それらの知見を発信するため、女性はインスタグラムを始めました「インフルエンサーとしての収入を得ようということはそのときは考えていなくて、『誰かの役に立てたら』という気持ちでした」
その頃、「整理収納アドバイザーの資格を持っていれば、インスタで発信する以外にも、仕事にもつなげられるのでは?」と、就労の意欲が高まっていた女性でしたが、このタイミングで夫の転勤が重なってしまいました。
当時女性が住んでいた自治体の幼稚園では、子どもが3歳になる年度からの入園が可能で、下の子の入園準備も整っていました。ところが、転勤先で希望した幼稚園の入園は4月時点で3歳を迎えていないと入園できませんでした。そのため、自宅保育の期間が1年延びてしまったのです。
「一気にモチベーションが崩れてしまいました。転勤先では、また一から生活を整えなくてはならず、子どもたちも環境変化から熱を出しがちでした」
それでもインスタでの発信は続けようと踏ん張った女性。収入とまではいえないものの、インスタグラムを通じ、企業からのPR案件などの話があるなど、「居場所にはなったかな」。
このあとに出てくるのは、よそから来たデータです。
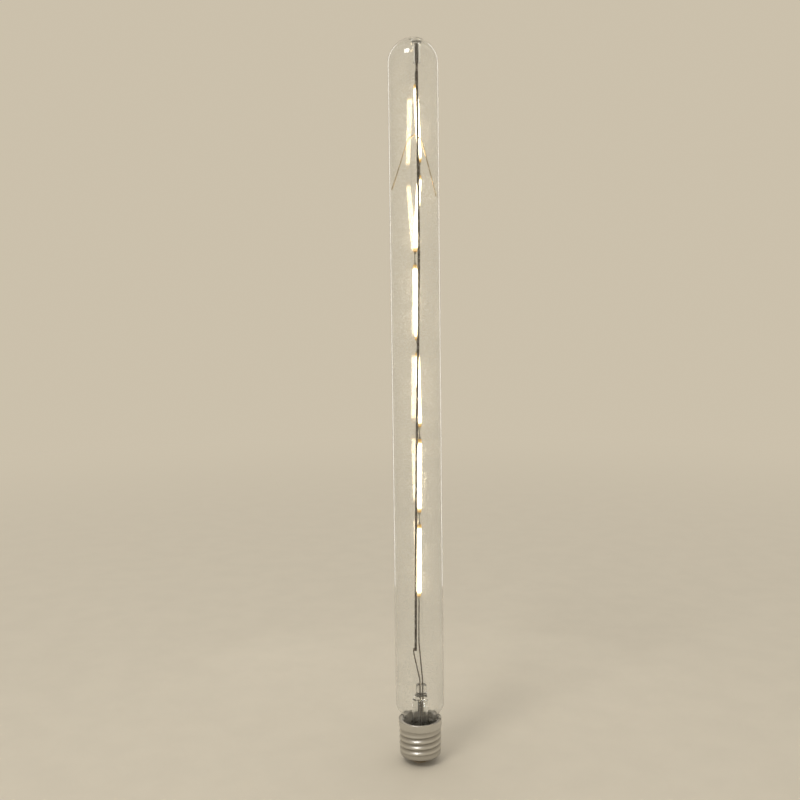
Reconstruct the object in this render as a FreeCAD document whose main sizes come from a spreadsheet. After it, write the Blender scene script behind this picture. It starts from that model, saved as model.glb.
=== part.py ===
"""A long tubular lamp with six light filaments in a chain, on a 27 mm screw cap.

Millimetres, +Z up along the glass tube. The origin is the middle of the cap's bottom contact.
The front of the lamp, from which the support rod hides the filaments, looks towards -Y.
"""
import FreeCAD, Part
import math
import os

import Sketcher

doc = FreeCAD.newDocument("tubular_lamp")

# Sizes that can each be set by itself, in millimetres, degrees or turns
SIZES = [
    ("tube_diameter", 30.0, "glass tube, outside"),
    ("tube_wall", 0.8, "glass tube, wall"),
    ("shoulder_height", 9.0, "from the neck to the full width of the tube"),
    ("shoulder_start", 0.8, "from the cap's rim to the shoulder"),
    ("top_space", 22.6, "from the chain's top joint to the tip of the dome"),
    ("nipple_diameter", 4.3, "inner glass nipple, straight part"),
    ("nipple_root", 7.4, "inner glass nipple where it leaves the dome"),
    ("nipple_cone", 6.0, "length of the nipple's conical part"),
    ("nipple_clear", 7.3, "from the chain's top joint up to the nipple"),
    ("nipple_roof", 2.5, "glass left over the rod's tip"),
    ("rod_diameter", 1.5, "support rod"),
    ("rod_forward", 1.2, "support rod, in front of the tube's axis"),
    ("rod_fit", 0.05, "gap between the rod and its bore in the glass"),
    ("chain_back", 1.8, "filaments, behind the tube's axis"),
    ("filament_length", 45.0, "coated length of one filament"),
    ("filament_gap", 7.4, "between the coatings of two filaments"),
    ("filament_width", 1.9, "coating, side to side"),
    ("filament_depth", 1.6, "coating, front to back"),
    ("filament_edge", 0.4, "rounding at the coating's ends"),
    ("crimp_length", 1.5, "metal crimp at a filament's end"),
    ("crimp_width", 1.3, "metal crimp, side to side"),
    ("crimp_depth", 0.9, "metal crimp, front to back"),
    ("tail_width", 0.6, "flat tail of a crimp"),
    ("tail_thickness", 0.25, "flat tail of a crimp"),
    ("tail_lap", 3.0, "how far two tails lie over each other"),
    ("link_diameter", 0.7, "wires at the two ends of the chain"),
    ("link_rise", 3.4, "from the chain's top joint to the rod"),
    ("link_straight", 7.0, "straight end of the bottom wire above its weld"),
    ("spring_diameter", 0.7, "centring spring, wire"),
    ("spring_drop", 32.0, "from the chain's top joint to the spring's crown"),
    ("spring_left_height", 33.2, "from the crown to the left foot"),
    ("spring_right_height", 36.4, "from the crown to the right foot"),
    ("spring_left_shoulder", 5.9, "from the rod to the left bend"),
    ("spring_right_shoulder", 3.0, "from the rod to the right bend"),
    ("spring_shoulder_drop", 4.2, "from the crown to the two bends"),
    ("spring_crown_shift", 1.0, "from the rod to the crown, to the left"),
    ("spring_turn", 18.0, "degrees that the spring is turned about the rod"),
    ("lead_diameter", 0.8, "lead-in wires"),
    ("lead_spacing", 1.6, "between the two lead-in wires in the stem"),
    ("lead_across", 0.9, "middle of the two lead-in wires, to the right of the axis"),
    ("lead_forward", 0.6, "lead-in wires, in front of the axis"),
    ("lead_land", 3.0, "length of a lead-in wire on the driver board"),
    ("lead_lap", 3.0, "how far two welded wires lie side by side"),
    ("lead_rise", 2.4, "straight lead-in wire above the stem"),
    ("lead_bend", 10.0, "largest bend radius of the lead-in wires"),
    ("rod_clear", 21.2, "from the stem up to the rod's end"),
    ("link_clear", 27.3, "from the stem up to the end of the chain's bottom wire"),
    ("chain_clear", 50.6, "from the stem up to the chain's bottom joint"),
    ("stem_height", 29.0, "glass stem, from its rim to the top of the pinch"),
    ("stem_diameter", 10.0, "glass stem, straight tube"),
    ("stem_wall", 0.9, "glass stem, wall"),
    ("stem_rim", 1.0, "thickness of the stem's rim"),
    ("flare_height", 9.0, "height of the stem's flare"),
    ("pinch_height", 7.5, "flat pinch at the top of the stem"),
    ("pinch_width", 6.4, "flat pinch, side to side"),
    ("pinch_depth", 4.2, "flat pinch, front to back"),
    ("pinch_edge", 0.9, "rounding of the pinch"),
    ("exhaust_diameter", 2.8, "exhaust tube, outside"),
    ("exhaust_wall", 0.6, "exhaust tube, wall"),
    ("exhaust_back", 2.45, "exhaust tube, behind the axis"),
    ("exhaust_end", 3.0, "from the stem's rim up to the sealed end of the exhaust tube"),
    ("thread_diameter", 26.15, "screw thread, over the crests"),
    ("thread_depth", 0.945, "from crest to root"),
    ("thread_pitch", 3.629, "seven turns to 25.4 mm"),
    ("thread_height", 15.4, "threaded part of the shell"),
    ("thread_fade", 2.7, "height over which the thread runs out at each end"),
    ("shell_wall", 0.35, "sheet of the cap's shell"),
    ("shell_foot", 1.6, "from the shell's lip up to the thread"),
    ("foot_inset", 0.5, "how far the shell's foot is drawn in under the thread's root"),
    ("lip_width", 1.6, "inward lip that holds the insulator"),
    ("collar_step", 0.9, "height of the step from the thread to the collar"),
    ("collar_out", 0.225, "how far the collar stands out past the thread"),
    ("collar_height", 4.5, "plain collar at the cap's rim"),
    ("neck_insert", 6.0, "how far the glass neck sits in the cap"),
    ("wire_room", 0.18, "gap on each side of the wire between neck and shell"),
    ("cement_fit", 0.05, "gap between the cement and its neighbours"),
    ("cement_drop", 0.5, "from the cap's rim down to the cement"),
    ("cement_height", 3.4, "ring of cement"),
    ("contact_diameter", 9.6, "bottom contact"),
    ("contact_face", 5.6, "flat of the bottom contact"),
    ("contact_height", 1.1, "bottom contact"),
    ("contact_wall", 0.5, "sheet of the bottom contact"),
    ("solder_height", 0.7, "drop of solder on the cap's rim"),
    ("solder_length", 3.0, "drop of solder, along the rim"),
    ("solder_face", 2.4, "solder in the contact's hole, outside"),
    ("solder_neck", 1.3, "solder in the contact's hole, inside"),
    ("insulator_edge", 0.6, "insulator round the bottom contact"),
    ("insulator_cone", 3.6, "height of the insulator's cone"),
    ("insulator_flange", 1.5, "insulator above the shell's lip"),
    ("insulator_fit", 0.1, "gap between the insulator and the shell"),
    ("insulator_bore", 2.6, "hole for the contact's wire"),
    ("board_width", 15.0, "driver board"),
    ("board_thickness", 1.0, "driver board"),
    ("board_clear", 0.5, "from the driver board to the stem's rim"),
    ("thin_wire", 0.5, "wires from the driver board to the cap"),
    ("rectifier_width", 4.7, "bridge rectifier"),
    ("rectifier_height", 3.9, "bridge rectifier"),
    ("rectifier_depth", 2.4, "bridge rectifier"),
    ("chip_width", 4.9, "current driver chip"),
    ("chip_height", 3.9, "current driver chip"),
    ("chip_depth", 1.5, "current driver chip"),
    ("capacitor_diameter", 6.3, "smoothing capacitor"),
    ("capacitor_length", 11.0, "smoothing capacitor"),
    ("fuse_diameter", 2.4, "fusible resistor"),
    ("fuse_length", 6.2, "fusible resistor"),
    ("part_edge", 1.0, "from a part on the board to the board's edge"),
]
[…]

これまでの専業主婦期間は10年弱。「今思うと、あっという間でした」。
ただ、周りを見てみると、「バリバリ働いている同世代」ばかりが目立ちます。専業主婦の数も年々減っている時代、「一人だけ取り残されている感覚」がぬぐえないといいます。
でも、「この10年なにをやってきた?」と聞かれた時には、自信を持って「子育てをしてきた」と言いたい。
そんなときに、女性は「子育て」だけでは漠然としてしまうものを、形に示して「強みにしたい」と考えたといいます。
「子育てをしてきたからこそ、『家を整える』ということを自分はしっかりしてきたと強く主張するため、そして『下に見られないため』の資格でもありました」。整理収納アドバイザーの資格や、勉強した内容はどこに行っても生かすことができ、仕事につなげることもできると考えます。「『専業主婦の期間は充実していた』と自分にも言い聞かせたい気持ちもありました」
現在は、転勤先での生活も落ち着き、「どのタイミングでもっと積極的にやっていこうか迷っているところ」という女性。ただ、夫の仕事内容を鑑みると、子どもの突然の体調不良に対応するのはいまは難しそうだと判断したといいます。
夫婦間の話し合いの結果、「いますぐには外に働きに行くのは無理かも知れないけど、いつでも働けるように準備だけはしっかりしておこう」という結論が出ているといいます。